YouTube Data Harvesting and Warehousing Using SQL, MongoDB, and Streamlit
Problem Statement
The goal is to develop a Streamlit application that allows users to analyze data from various YouTube channels. By entering a YouTube channel ID, users can access information such as channel details, video statistics, and user engagement metrics. The app should store this data in a MongoDB database and support collecting data from up to 10 different channels. Additionally, the app should enable users to migrate selected data from MongoDB to a SQL database for more in-depth analysis. Users should be able to search and retrieve data from the SQL database, including performing advanced queries like table joins to obtain comprehensive channel information.
Technology Stack
- Python
- MySQL
- MongoDB
- Google Client Library
Approach
-
Streamlit Setup: Begin by creating a user-friendly interface using the Streamlit library in Python. This interface will allow users to input a YouTube channel ID, view detailed channel information, and choose which channels to migrate.
-
YouTube API Integration: Establish a connection with the YouTube API V3 using the Google API client library for Python to retrieve channel and video data.
-
Data Storage in MongoDB: Store the retrieved data in a MongoDB database, which is well-suited for managing unstructured and semi-structured data.

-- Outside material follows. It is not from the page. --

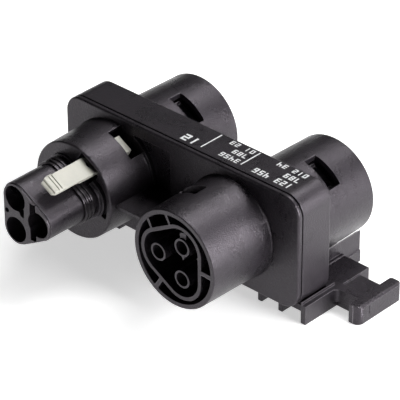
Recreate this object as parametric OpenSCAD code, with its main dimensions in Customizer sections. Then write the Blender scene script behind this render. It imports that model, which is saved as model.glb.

Implement a method to capture the API response and save the data in three distinct collections within the database.
-
Data Migration to SQL: Transfer the data from multiple channels—specifically channels, videos, and comments—from MongoDB to a SQL data warehouse, using a SQL database such as MySQL or PostgreSQL.
-
SQL Querying and Data Retrieval: Use SQL queries to join tables within the SQL data warehouse and retrieve specific channel information based on user input. Ensure that the SQL tables are appropriately designed with primary and foreign keys.
-
Data Visualization in Streamlit: Display the retrieved data in the Streamlit app, using its visualization features to generate charts and graphs, allowing users to analyze the data effectively.